You’ll recall the uproar over Father Benedict XVI (I love calling him that, by the way) at Regensburg in 2006, wherein he warned of the danger of separating God from rationality. The predominant schools of Islamic philosophy and law do just this. In Islam, God is so wholly other than anything, that nothing can be know of him or his will save for that which he has expressly revealed, meaning in the Koran. In this view, God is not bound by anything at all, including rationality. Even man’s free will is negated, since it would seem to imply a power at work in the world other than God. Islamic philosophy tends therefore, to be rather fatalistic, which is why military might and compulsion can be seen as a sign of God’s will. Because nothing about God can be known by reason, there is no sense in carrying on rational discourse about God or about his will. In this view the sword—or the Kalashnakov—become perfectly acceptable means of carrying out God’s will. Ideas have consequences.

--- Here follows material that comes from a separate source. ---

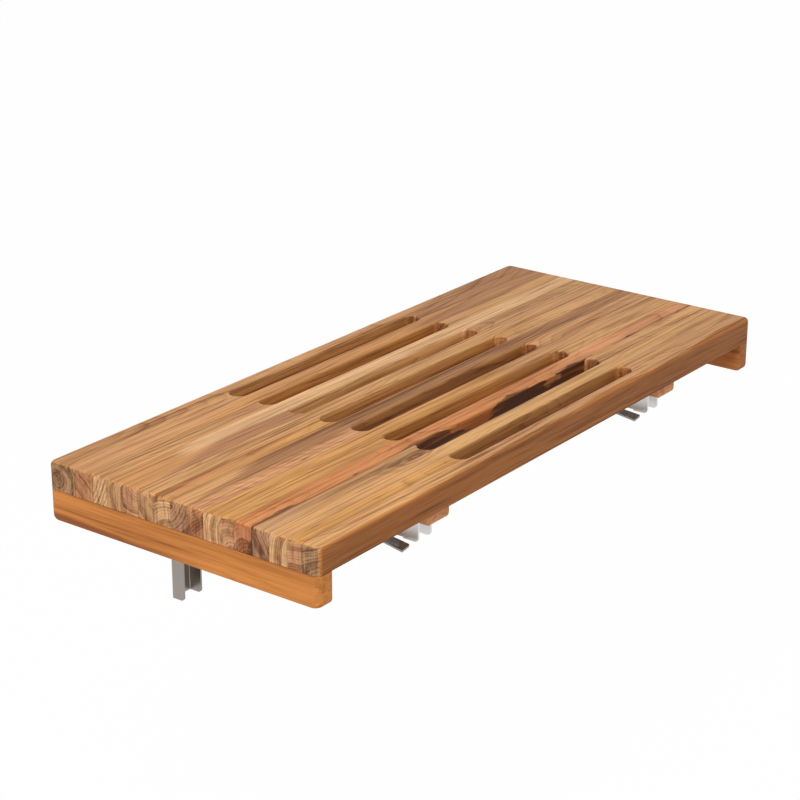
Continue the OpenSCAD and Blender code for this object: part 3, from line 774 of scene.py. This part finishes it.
def islands(name):
    """The middle, seen from above, of each separate solid in a CAD node."""
    work = bmesh.new()
    work.from_mesh(nodes[name].data)
    bmesh.ops.remove_doubles(work, verts=work.verts, dist=SAME_POINT)
    left, found = set(work.verts), []
    while left:
        stack, group = [left.pop()], []
        while stack:
            vert = stack.pop()
            group.append(vert.co.copy())
            for edge in vert.link_edges:
                other = edge.other_vert(vert)
                if other in left:
                    left.remove(other)
                    stack.append(other)
        xs, ys = [p.x for p in group], [p.y for p in group]
        found.append(((min(xs) + max(xs)) / 2, (min(ys) + max(ys)) / 2))
    work.free()
    return sorted(found)


driven("batten_screws", islands("batten_screws"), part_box("batten_screws")[0].z)


# ---- Wall channels ----
# Each bracket hangs on a channel of 2 mm stainless sheet, bent to a U that opens to the room.
# Its foot shows below the near end of the seat, duller than the rest because it faces shade.
CHANNEL_STEEL = steel_material("channel_steel", rgb(156, 148, 140), rough=0.24, uneven=0.16,
                               streak=0.8, grain_along="Z")
SHEET_EASE = 0.00022
for side in ("left", "right"):
    channel = eased(side + "_wall_channel", SHEET_EASE)
    dress(channel, CHANNEL_STEEL)


# ---- Corner pins, brace pins, spacers and washers ----
# Domed stainless pins are riveted across each wall channel. Short tubes centre the brace on its
# pin, and nylon washers keep the arm off the channel at the corner.
PIN_STEEL = steel_material("pin_steel", rgb(164, 157, 150), rough=0.28, uneven=0.12,
                           streak=0.8, grain_along="X")
for side in ("left", "right"):
    for kind in ("corner_pin", "brace_pin"):
        dress(nodes[f"{side}_{kind}"], PIN_STEEL)
dress(nodes["brace_spacers"], BRIGHT_STEEL)

nylon = bpy.data.materials.new("washer_nylon")
nylon.use_nodes = True
nylon_surface = nylon.node_tree.nodes["Principled BSDF"]
nylon_surface.inputs["Roughness"].default_value = 0.45
nylon_position = put(nylon.node_tree, "ShaderNodeTexCoord").outputs["Object"]
nylon_cloud = put(nylon.node_tree, "ShaderNodeTexNoise",
                  {"Vector": nylon_position, "Scale": 300.0, "Detail": 3.0}).outputs["Fac"]
nylon.node_tree.links.new(
    blend_colour(nylon.node_tree, nylon_cloud, rgb(226, 223, 214), rgb(208, 204, 192)),
    nylon_surface.inputs["Base Color"])
dress(nodes["corner_washers"], nylon)


# ---- Seat arms and their screws ----
# A narrower channel of stainless sheet is screwed along the underside of each batten and turns
# on the corner pin. Its front end is a deeper lug, and its flanges have the brace's long slot.
# Its steel is near white and partly diffuse: a painted sheen that stands for the bright reflection
# on the lug.
ARM_STEEL = steel_material("arm_steel", rgb(236, 235, 233), rough=0.38, uneven=0.10,
                           streak=0.5, grain_along="Y", metallic=0.7)
for side in ("left", "right"):
    arm = eased(side + "_arm", SHEET_EASE)
    dress(arm, ARM_STEEL)
driven("arm_screws", islands("arm_screws"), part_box("arm_screws")[0].z)


# ---- Braces and slide pins ----
# The brace is the diagonal that carries the seat: a small channel of stainless sheet that turns
# on the brace pin and holds a plain turned pin across its free end.
for side in ("left", "right"):
    brace = eased(side + "_brace", SHEET_EASE)
    dress(brace, ARM_STEEL)
    dress(nodes[side + "_slide_pin"], BRIGHT_STEEL)


# ---- Release levers, rivets and springs ----
# A strip of polished steel turns on a rivet inside each arm and comes out through a window as a
# tongue below the seat's front edge. A small wire coil between strip and flange pushes it back.
# The lever's steel is tinted darker than steel is: painted shade, so that its reflection of the
# board's underside comes out dark
LEVER_STEEL = steel_material("lever_steel", rgb(138, 136, 134), rough=0.08, uneven=0.12,
                             streak=0.6, grain_along="Y")
COIL_TURNS, COIL_STEPS, WIRE_RADIUS = 5, 16, 0.00028
for side in ("left", "right"):
    lever = eased(side + "_lever", SHEET_EASE)
    dress(lever, LEVER_STEEL)
    dress(nodes[side + "_lever_rivet"], BRIGHT_STEEL)

    low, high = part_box(side + "_lever_spring")
    middle = (low + high) / 2
    wide = (high.z - low.z) / 2 - WIRE_RADIUS
    curve = bpy.data.curves.new(side + "_lever_coil", "CURVE")
    curve.dimensions = "3D"
    curve.bevel_depth = WIRE_RADIUS
    curve.bevel_resolution = 2
    curve.use_fill_caps = True
    spline = curve.splines.new("POLY")
    spline.points.add(COIL_TURNS * COIL_STEPS)
    for step, point in enumerate(spline.points):
        share = step / (COIL_TURNS * COIL_STEPS)
        angle = 2 * math.pi * COIL_TURNS * share
        x = low.x + WIRE_RADIUS + share * (high.x - low.x - 2 * WIRE_RADIUS)
        point.co = (x, middle.y + wide * math.cos(angle), middle.z + wide * math.sin(angle), 1.0)
    coil_curve = bpy.data.objects.new(side + "_lever_coil_path", curve)
    bpy.context.scene.collection.objects.link(coil_curve)
    bpy.context.view_layer.update()
    wound = coil_curve.evaluated_get(bpy.context.evaluated_depsgraph_get())
    mesh = bpy.data.meshes.new_from_object(wound)
    bpy.data.objects.remove(coil_curve)
    coil = bpy.data.objects.new(side + "_lever_coil", mesh)
    bpy.context.scene.collection.objects.link(coil)
    for face in mesh.polygons:
        face.use_smooth = True
    dress(coil, BRIGHT_STEEL)
    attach(coil, "seat")
    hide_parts(side + "_lever_spring")
    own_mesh(coil)


# ---- Floor, light and background ----
# A plain pale floor lies 36 cm below the seat, and the room beyond it is white. One large soft
# lamp stands high on the left, and the white room fills the shadows. From below, the floor is
# clear, so the underside can be looked at.
FLOOR_Z, FLOOR_HALF = -0.36, 12.0
floor_mesh = bpy.data.meshes.new("floor")
floor_mesh.from_pydata(
    [(x * FLOOR_HALF, y * FLOOR_HALF, FLOOR_Z) for x, y in ((-1, -1), (1, -1), (1, 1), (-1, 1))],
    [], [(0, 1, 2, 3)])
floor = bpy.data.objects.new("floor", floor_mesh)
bpy.context.scene.collection.objects.link(floor)


def seen_directly(tree):
    """1 for what the camera sees, straight or in metal and glass, 0 for light on other things."""
    path = put(tree, "ShaderNodeLightPath").outputs
    return calc(tree, "ADD", add(tree, path["Is Camera Ray"], path["Is Glossy Ray"]),
                path["Is Transmission Ray"], clamp=True)


# The camera sees the floor white but for a share that is painted and keeps the bench's shadow
SHADOW_SHARE = 0.02
pale = bpy.data.materials.new("pale_floor")
pale.use_nodes = True
tree = pale.node_tree
tree.nodes.remove(tree.nodes["Principled BSDF"])
paint = put(tree, "ShaderNodeBsdfDiffuse", {"Color": (0.86, 0.86, 0.86, 1.0)})
glow = put(tree, "ShaderNodeEmission", {"Color": (1.0, 1.0, 1.0, 1.0), "Strength": 1.0})
white_share = times(tree, seen_directly(tree), 1.0 - SHADOW_SHARE)
from_above = put(tree, "ShaderNodeMixShader",
                 {0: white_share, 1: paint.outputs[0], 2: glow.outputs[0]})
clear = put(tree, "ShaderNodeBsdfTransparent")
from_below = put(tree, "ShaderNodeNewGeometry").outputs["Backfacing"]
both_sides = put(tree, "ShaderNodeMixShader",
                 {0: from_below, 1: from_above.outputs[0], 2: clear.outputs[0]})
tree.links.new(both_sides.outputs[0], tree.nodes["Material Output"].inputs["Surface"])
dress(floor, pale)

# The room lights the bench at half the brightness at which the camera sees it
AMBIENT = 0.5
room = bpy.data.worlds.new("white_room")
room.use_nodes = True
bpy.context.scene.world = room
tree = room.node_tree
sky = tree.nodes["Background"]
sky.inputs["Color"].default_value = (1.0, 1.0, 1.0, 1.0)
room_level = add(tree, AMBIENT, times(tree, seen_directly(tree), 1.0 - AMBIENT))
tree.links.new(room_level, sky.inputs["Strength"])

LAMP_AT, LAMP_AIM = Vector((-2.1, -1.0, 2.4)), Vector((0.0, -0.15, 0.1))
LAMP_WIDTH, LAMP_WATTS = 1.8, 72.0
softbox = bpy.data.lights.new("left_softbox", "AREA")
softbox.shape = "DISK"
softbox.size = LAMP_WIDTH
softbox.energy = LAMP_WATTS
lamp = bpy.data.objects.new("left_softbox", softbox)
lamp.location = LAMP_AT
lamp.rotation_mode = "QUATERNION"
lamp.rotation_quaternion = (LAMP_AIM - LAMP_AT).to_track_quat("-Z", "Y")
bpy.context.scene.collection.objects.link(lamp)

bpy.context.scene.view_settings.view_transform = "Standard"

It’s not enough to say that most Muslims are good people who would condemn an attack like the one that killed twelve people in Paris—though I believe this to be undoubtedly true. Let’s make that clear. It’s not a question of Muslims but of Islam. The question is, in claiming to speak and act in accord with the foundations of Islam, are the extremists, in fact doing so? They at least, believe they are and we should take that claim seriously, especially when they point to explicit Koranic verses and when supported by the Islamic philosophical notion of the absoluteness of God. To ignore all of this is extreme hubris and commits the “No True Scotsman” fallacy.
The gunmen reportedly spoke “flawless French”, indicating that they have been in France for some time. The ideology that led to today’s bloodshed lives among us. It is no use trying to tell it, “you don’t really believe this”, because yes, they do. This should remind us once again that our enemy is not flesh and blood, but the darkness (Ephesians 6:12), and that ideas have consequences.